If you want to determine the quantity of soil in your filled package, you have to know the Bulk Density of the soil that is in it, and the (net) weight of the soil that is in that package.

The first part, the Bulk Density, has to be measured according to EN12580. You can do this by hand, using the cylinder, which is described in EN12580.

A commonly used method to check if the filling of the package is still correct, is to take a filled package from the line, slice it open, determine the bulk density of the soil that is in it, and determine the (net) weight of the soil in that package.

Some producers take one package out of one hundred from their packing line, others one package per 10 or 20 minutes. Again others take three packages from their line every time they want to check, because they experienced that there is a big variety in weight between one package and another.

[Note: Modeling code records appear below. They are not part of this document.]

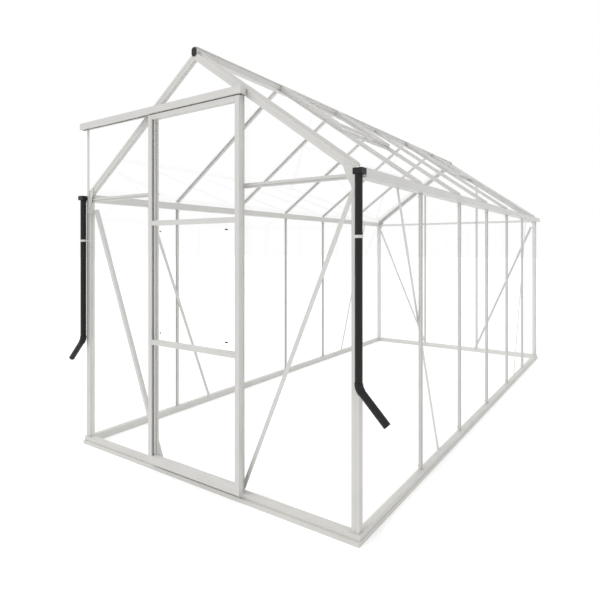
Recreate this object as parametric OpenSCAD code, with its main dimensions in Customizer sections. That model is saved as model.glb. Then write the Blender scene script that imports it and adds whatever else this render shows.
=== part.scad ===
// Glass greenhouse: an aluminium bar frame on a two-part base, glazed all round,
// with a span roof, two roof vents and one sliding door hung in front of the gable.
// X runs across, Y from the door end to the back, Z up. The ground is at Z = 0 and
// the origin is under the middle of the whole object. All sizes are in millimetres.

/* [House] */
// Spacing of the glazing bars, one pane wide
bay = 620; // [560:5:760]
// Number of bays along each side wall
side_bays = 6; // [5:1:8]
// Extra length from the last glazing bar to each corner post
end_margin = 23; // [5:1:60]
// Height of the roof's glazing plane at the wall line
eave_height = 1503; // [1300:1:1900]
// Rise of the roof from the wall line to the apex
roof_rise = 650; // [500:5:850]

/* [Base] */
// Height of the lower base rails
base_h = 20; // [15:1:40]
// How far the lower base rails stand out in front and behind
base_out = 30; // [28:1:45]
// How far the lower base rails stand out at the sides
base_side_out = 24; // [22:1:40]
// Height of the top of the sill above the ground
sill_top = 43; // [42:1:90]
// How far the sill stands out from the wall line
sill_out = 22; // [16:1:22]

/* [Frame sections] */
// Width of a glazing bar's flange
bar_w = 25; // [20:1:34]
// Thickness of the flanges and webs
wall_t = 2.5; // [2:0.1:3.5]
// Width of the bar's outer nib, between two panes
nib_w = 5; // [4:0.5:8]
// Depth of the wall bars behind the wall line
wall_bar_in = 8.5; // [8:0.5:9.5]
// Depth of the roof bars under the glazing plane
roof_bar_in = 12; // [9:0.5:16]
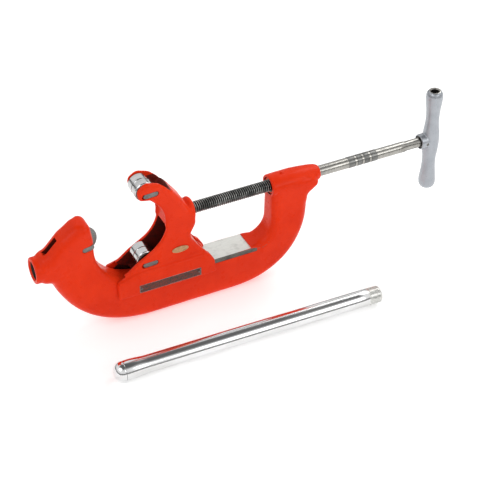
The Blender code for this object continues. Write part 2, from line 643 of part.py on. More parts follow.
# ---- plates -----------------------------------------------------------------
def make_plates(mats):
    face = -SKIRT_OUT + PLATE_DEEP - GAP
    rows = rounded([(PLATE_X0, PLATE_Z0, 1.5, 0), (PLATE_X1, PLATE_Z0, 1.5, 0), (PLATE_X1, PLATE_Z1, 1.5, 0),
                    (PLATE_X0, PLATE_Z1, 1.5, 0)], 30.0)
    finish(prism("nameplate", rows, face - 1.0, face, mats["plate"]), mats["plate"])
    for side, x in (("left", PLATE_X0 + 4), ("right", PLATE_X1 - 4)):
        finish(turned("nameplate_rivet_" + side, [(0, 0), (0, 1.9), (-0.5, 1.7), (-0.9, 0.9), (-1.0, 0)], "Y",
                      (x, face - 1.0 - GAP, (PLATE_Z0 + PLATE_Z1) / 2), segs=16), mats["steel"], 60.0)
    oval = []
    for k in range(32):
        a = 2 * math.pi * k / 32
        oval.append((BADGE_AT[0] + 16.0 * math.cos(a), BADGE_AT[1] + 6.5 * math.sin(a)))
    finish(prism("badge", oval, -CHEEK_OUT - 1.3, -CHEEK_OUT - GAP), mats["brass"])


# ---- loose handle -----------------------------------------------------------
def make_handle(mats):
    """Pipe handle with a domed cap, built from its seam along +X and then laid in its place."""
    thread = HANDLE_LENGTH - HANDLE_THREAD
    tube = turned("handle_tube", [(0.4, HANDLE_BORE + 2), (0.4, BULB_R - 0.5), (1.4, BULB_R), (14, BULB_R),
                                  (28, BULB_R - 0.7), (44, HANDLE_R + 0.1), (thread, HANDLE_R),
                                  (thread + 1.5, HANDLE_R - 0.9), (HANDLE_LENGTH - 2, HANDLE_R - 1.1),
                                  (HANDLE_LENGTH, HANDLE_R - 2.6), (HANDLE_LENGTH, HANDLE_BORE),
                                  (44, HANDLE_BORE), (30, HANDLE_BORE + 2)], "X", (0, 0, 0))
    plug = HANDLE_BORE + 2 - GAP
    dome = [(-HANDLE_CAP, 0)]
    for k in range(1, 8):
        a = math.pi / 2 * k / 7
        dome.append((-1 - (HANDLE_CAP - 1) * math.cos(a), BULB_R * math.sin(a) ** 0.8))
    cap = turned("handle_end_cap", [*dome, (0, BULB_R - 0.5), (0, plug), (14, plug), (14, 0)], "X", (0, 0, 0))
    for piece in (tube, cap):
        finish(piece, mats["bright_steel"], 30.0)
        piece.location = Vector(HANDLE_AT) * MM
        piece.rotation_euler[2] = HANDLE_YAW


def main():
    clear_scene()
    mats = {
        "paint": material("red_enamel", (0.70, 0.045, 0.018), 0.32, 0.0),
        "dark_steel": material("oxidised_steel", (0.08, 0.078, 0.07), 0.5, 0.9),
        "steel": material("ground_steel", (0.45, 0.44, 0.42), 0.28, 1.0),
        "bright_steel": material("plated_steel", (0.62, 0.62, 0.63), 0.16, 1.0),
        "cast_grey": material("cast_handle", (0.36, 0.38, 0.40), 0.42, 0.6),
        "bronze": material("bronze", (0.36, 0.24, 0.10), 0.4, 1.0),
        "brass": material("brass", (0.60, 0.42, 0.16), 0.35, 1.0),
        "plate": material("etched_plate", (0.12, 0.12, 0.115), 0.45, 0.7),
        "rubber": material("black_rubber", (0.012, 0.012, 0.013), 0.55, 0.0),
    }
    make_frame(mats["paint"])
    make_jaw(mats["paint"])
    make_wheel(mats["dark_steel"])
    make_roller("upper_roller", UPPER_AT, mats["bright_steel"])
    make_roller("lower_roller", LOWER_AT, mats["bright_steel"])
    half = FRAME_W / 2
    make_pin("wheel_pin", WHEEL_AT, WHEEL_PIN_R, half, WHEEL_LEG, mats["steel"])
    make_pin("upper_roller_pin", UPPER_AT, ROLLER_PIN_R, CHEEK_OUT, UPPER_LEG, mats["steel"])
    make_pin("lower_roller_pin", LOWER_AT, ROLLER_PIN_R, CHEEK_OUT, LOWER_LEG, mats["steel"])
    make_clip("wheel_pin_clip", WHEEL_AT, WHEEL_PIN_R, half, mats["dark_steel"])
    make_clip("upper_pin_clip", UPPER_AT, ROLLER_PIN_R, CHEEK_OUT, mats["dark_steel"])
    make_clip("lower_pin_clip", LOWER_AT, ROLLER_PIN_R, CHEEK_OUT, mats["dark_steel"])
    make_screw(mats["steel"])
    make_t_handle(mats["cast_grey"])
    make_small_turned(mats)
    make_plates(mats)
    make_handle(mats)


main()
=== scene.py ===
"""Visual model of the heavy-duty C-frame pipe cutter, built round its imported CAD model.

Metres, +Z up.  X runs along the feed screw towards the T-handle, Y across the tool.  Sizes of the
pieces are in millimetres and turned into metres by MM.
"""
import math

import bmesh
import bpy
import numpy as np
from mathutils import Matrix, Vector


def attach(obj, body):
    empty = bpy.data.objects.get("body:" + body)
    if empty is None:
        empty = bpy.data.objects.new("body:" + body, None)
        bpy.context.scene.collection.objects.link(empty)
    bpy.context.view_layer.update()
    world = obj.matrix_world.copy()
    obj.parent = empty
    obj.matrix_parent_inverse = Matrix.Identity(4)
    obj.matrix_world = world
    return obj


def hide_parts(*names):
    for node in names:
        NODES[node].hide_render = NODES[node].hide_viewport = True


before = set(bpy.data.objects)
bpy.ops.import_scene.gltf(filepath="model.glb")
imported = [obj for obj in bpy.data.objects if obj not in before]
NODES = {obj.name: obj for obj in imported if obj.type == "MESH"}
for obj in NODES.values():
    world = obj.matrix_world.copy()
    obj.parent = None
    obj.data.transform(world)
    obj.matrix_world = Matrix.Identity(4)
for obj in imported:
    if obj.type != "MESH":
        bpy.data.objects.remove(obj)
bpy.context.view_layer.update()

MM = 0.001
GAP = 0.3

# ---- dimensions, mm ----
FRAME_HALF = 25.0  # half width of the frame
SCREW_Z = 200.0  # feed screw axis
RAIL_Z = 88.0  # machined top of the slideway
RAIL_START = -84.0
RAIL_SIDE_START = -80.0  # left end of its machined sides
RAIL_END = 121.0
THROAT_X = -87.0  # axis of the throat's round corner
THROAT_R = 95.0
JAW_ARC_X = -114.0  # axis of the jaw's round front
JAW_ARC_Z = 205.0
JAW_ARC_R = 66.0
JAW_SHIFT = 18.0  # 17 mm of travel towards the wheel, and 1 mm to spare
SOCKET_Z = 163.0
SOCKET_MOUTH = -291.5
SOCKET_BORE = 16.9
WHEEL_AT = (-200.0, 198.0)  # axis, x and z
WHEEL_R = 30.5
SLOT_HALF = 7.0  # half width of the wheel's slot
CHIP_HALF = 5.5  # and of its narrower opening at the back
CHEEK_OUT = 26.5  # half widths over and between the jaw's cheeks
CHEEK_IN = 19.0
SKIRT_OUT = 33.0  # half widths over and between the saddle's skirts
SKIRT_IN = 25.4
SKIRT_Z = 66.0
UPPER_AT = (-82.5, 276.5)  # roller axes, x and z
LOWER_AT = (-85.0, 127.5)
ROLLER_R = 18.5
ROLLER_W = 36.0
PIN_R = 5.5
PIN_HOLE_END = 4.6  # from the near face to the end of a pin's hole
LEG_W = 9.0  # a pin's flat leg
LEG_T = 4.5
LEG_RECESS = 5.3
WHEEL_LEG = (-201.0, 194.0, -188.0, 196.0)
UPPER_LEG = (-84.5, 272.5, -65.5, 273.5)
LOWER_LEG = (-90.0, 122.5, -70.5, 123.0)
CLIP_POCKET = 2.6  # depth and radius of a snap ring's pocket
CLIP_POCKET_R = 10.5
RETAINER_AT = (-14.0, 9.6)  # dowels in the jaw, x and y
RETAINER_HOLE = (2.85, 20.0)  # radius, and half its height
NUT_START = 168.5
NUT_END = 214.0
NUT_R = 16.5
LOCK_X = 192.0  # lock screw of the nut
BOSS_NOSE = 269.0
THREAD_R = 11.1
THREAD_PITCH = 4.0
THREAD_DEEP = 1.9
THREAD_START = 13.0
THREAD_END = 262.0
BORE_R = THREAD_R + 0.35  # running clearance round the screw
SHANK_R = 10.25
BAND_R = 10.7
BAND = (330.0, 391.0)
BAND_RINGS = (345.5, 360.5, 375.5)
RING_HALF = 2.6
NECK_R = 9.3
NECK_START = 452.0
NECK_END = 489.0
TANG_R = 7.5  # the screw's end inside the T-handle
COLLAR_START = 486.0
COLLAR_R = 15.0
CROSS_PIN_X = 497.0
BAR_X = 512.0  # axis of the T-bar
BAR_HALF = 108.0
HANDLE_R = 16.7  # 1 in pipe
HANDLE_BORE = 13.3
BULB_R = 18.7
HANDLE_CAP = 18.0
HANDLE_LENGTH = 505.0
HANDLE_THREAD = 27.0
HANDLE_PITCH = 2.2
HANDLE_AT = (-193.0, -157.0, BULB_R)
HANDLE_YAW = math.radians(-1.4)
PLATE = (-106.0, 15.0, 69.5, 86.5)  # x from and to, z from and to
PLATE_DEEP = 1.6
BADGE_AT = (-23.0, 138.0)  # x and z
BADGE_SIZE = (16.0, 6.5)  # half width and half height
PAST = 40.0  # where a cutter ends in the open

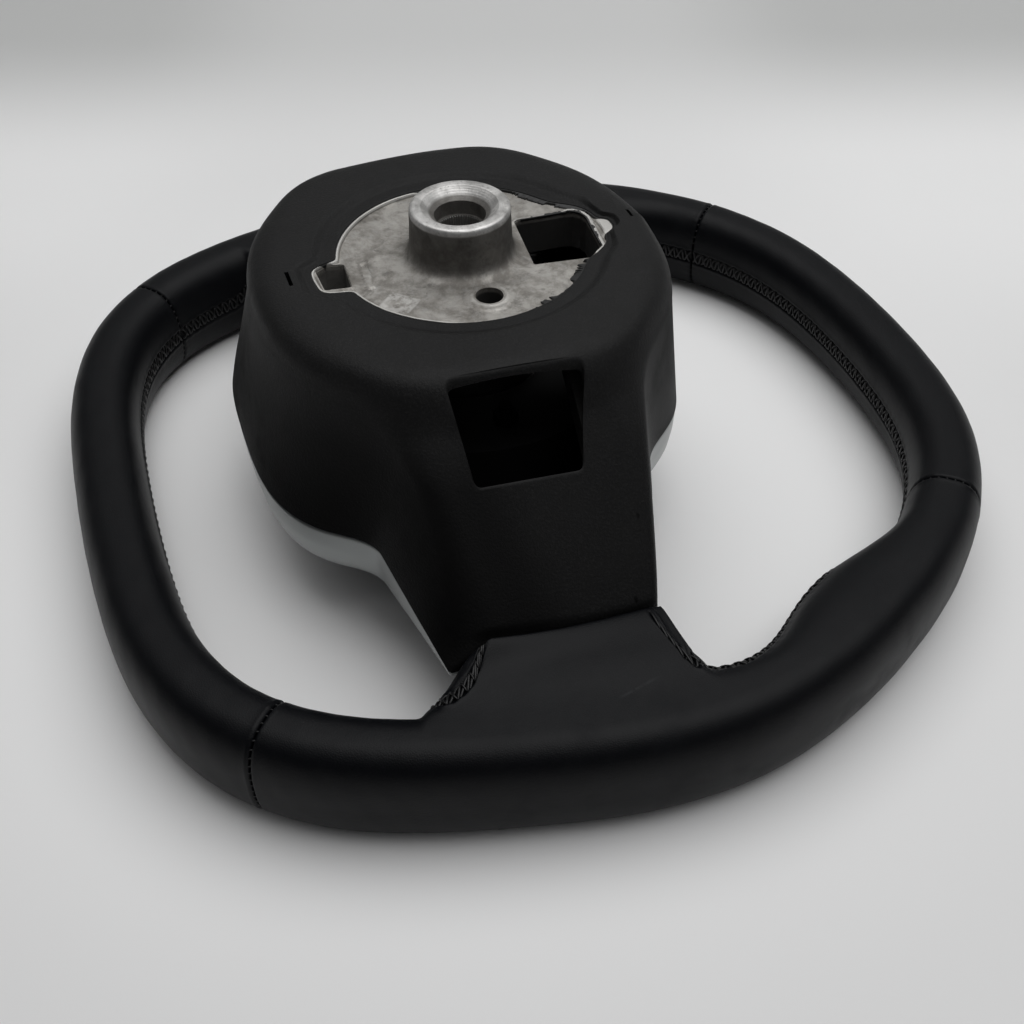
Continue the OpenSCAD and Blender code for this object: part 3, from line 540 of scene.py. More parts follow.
def dress(g, inv=1.0):
    """The panel's surface with its lacing groove, puckers and rolled ends."""
    t, P, N, d, along, edge, first = g
    on = lace_on(t)[:, None]
    ph = 2 * math.pi * along[:, None] / PITCH
    side = np.where(d > 0, 0.0, math.pi)
    hw = 2.75 + 0.32 * np.cos(ph + side)
    ad = np.abs(d)
    depth = on * 0.95 * (1 - sstep(hw - 0.45, hw + 0.75, ad))
    # rolled lip beside the lacing, pinched at each stitch
    lip = on * 0.20 * np.exp(-((ad - hw - 1.25) / 0.8) ** 2) * (1 + 0.55 * np.cos(ph + side + math.pi))
    pull = on * 0.12 * np.exp(-((ad - hw) / 2.6) ** 2) * np.cos(ph + side)
    # rolled ends at the seams
    R = 1.25
    k = clamp(edge, 0, R)
    roll = (R - np.sqrt(np.maximum(R * R - (R - k) ** 2, 0))) * 0.95
    lipe = np.where(first, 0.05, 0.16) * np.exp(-((edge - 1.5) / 0.55) ** 2)
    pinch = 0.10 * np.exp(-(edge / 2.4) ** 2) * np.cos(d * 2 * math.pi / 3.1)
    # slow unevenness of stretched leather
    x, y, z = P[..., 0], P[..., 1], P[..., 2]
    slow = 0.10 * np.sin(0.09 * x + 0.13 * z + 1.0) * np.sin(0.11 * y - 0.07 * z) + 0.05 * np.sin(0.31 * x + 0.2 * y) * np.sin(0.27 * y + 0.3 * z + 2)
    slow = slow - 0.15
    h = -depth + lip + pull - roll + lipe + pinch * 0.6 + slow
    h = np.minimum(h, 0.12)
    return P + N * (h * inv)[..., None]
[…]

After the packages are taken from the line and the Bulk Density and weight are determined, the quantity can be calculated. If the filling appears to be incorrect, either too high or too low, the packaging machine is manually adjusted, so that the next packages will comply with the desired filling quantity.

Using this method implies at least two problems. The first one occurs, if the Bulk Density of the soil that you are packing, is changing during the production-run. This causes variations in the filled quantity that can be outside acceptable (or legal) limitations. The changes in this Bulk Density are usually rather slow. The second problem, however, causes much bigger problems. Because growing media in general are not easy to handle for filling machinery, hence the amount of soil put in a package, is far from constant. The variety depends, among others, on the sort of dosing equipment, on the state of maintenance and on the coarseness of your soil. Those two inaccuracies cause differences in the weight of filled packages up to 20 %!! Hence if you take one package from your line, and calculate the quantity that is in it, you could have taken the lightest or the heaviest package to do so!. Any adjustment of your filling machine, will give you not the desired result.

Even if you take three packages out of one hundred, to average the correction, so many packages have been filled in between those checks, that you cannot be sure that the packages filled in between those checks are filled correct.

This problem can only be solved, if you can do those checks more frequently. The labour costs of doing such checks on a continuous base are unacceptable high, so this is no solution.

Another way to do more checks, is to do them automatically!!.

To do this, you need to know the bulk density of the packed soil in "real time", and you have to know the weight of every package. This Bulk Density can be determined in an automatic way by using the INADCO DENSIMETER

The net weight of every filled package can be determined by using a weighing installation almost anywhere following your packaging machine. An example of such equipment: the INADCO Quantity-Checker, can be seen in the drawing.

In this way we can calculate the filled quantity in each package.

Because of the variety in the filling of each package, due to the inaccuracy of the packaging machine, it is not desirable to adjust the packaging machine after measuring one package. A better way to do this, is to calculate a moving average of the quantity in the packages, and after this moving average goes outside the limits you put in the recipe, an automatic correction of the settings of the packaging machine could take place. However, we think that no automatic correction should take place, but instead a warming has to go to the operator. He has the expertise to determine whether it is necessary or even possible to adjust the filling of the bags.


In some cases it even is desirable to stop the machinery directly if a package with a content less than for example 90 % of the desired quantity is produced. By doing so, you can prevent such a package from proceeding in the process, and causing big problems when delivered to the customer, or if official checks are done.